Step 2 in the 7 Steps to Financial Independence is focused on building a financial cushion so that when the unexpected happens, you have reserves to fall back on. Creating an emergency fund has another benefit – building responsible financial habits for the long-term.
The suggested amount of how much to save in your emergency fund differs from person to person. Most experts agree that an emergency fund should hold at least three months in total expenses. In My Financial Plan we calculate three-, six- and 12-month emergency fund levels, and help you save for whichever you choose. We’ll also provide you with affordability insights as you customize your goal. To keep you on track to reaching your goal, we’ll let you know if we think you can comfortably save the amount you choose. If not, we’ll recommend a few adjustments so you can save at a pace that is right for you. An emergency fund should be saved in a liquid account. This refers to an account where funds can be redeemed without a significant delay or depreciation in value. A good example is a savings account at an FDIC-insured bank.
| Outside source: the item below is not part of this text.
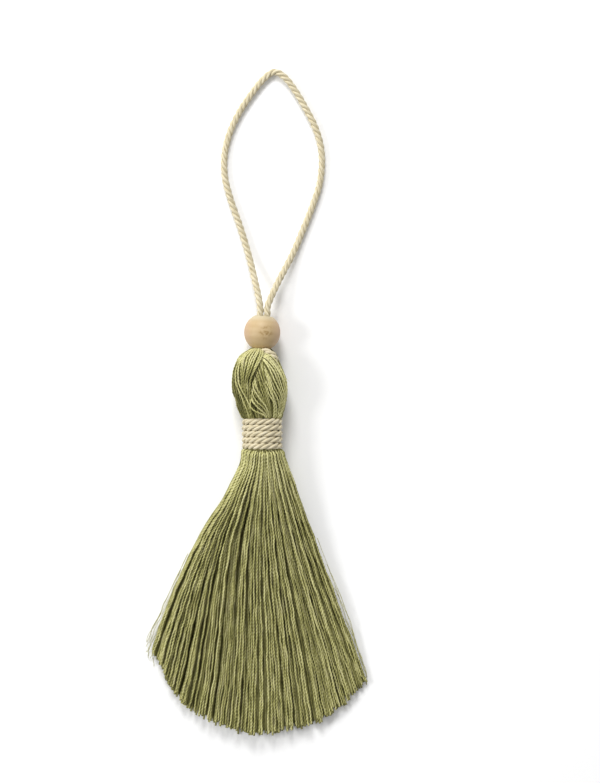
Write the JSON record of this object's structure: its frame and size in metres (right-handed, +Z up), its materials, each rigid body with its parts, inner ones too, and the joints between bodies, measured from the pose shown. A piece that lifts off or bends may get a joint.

After you decide how much and where to save, we help you create a plan around how to save through a dedicated goal named “Save an Emergency Fund”. This goal allows you to define the anticipated time frame for your savings goal, as well as the dollar amount of your goal and which account to save it to. After you enter this information, the goal then helps you understand how much you need to steadily save to reach this goal.
After this goal is set up, we monitor your progress and provide you with updates. When you reach your “Save an Emergency Fund” goal, we’ll automatically mark Step 2 complete for you.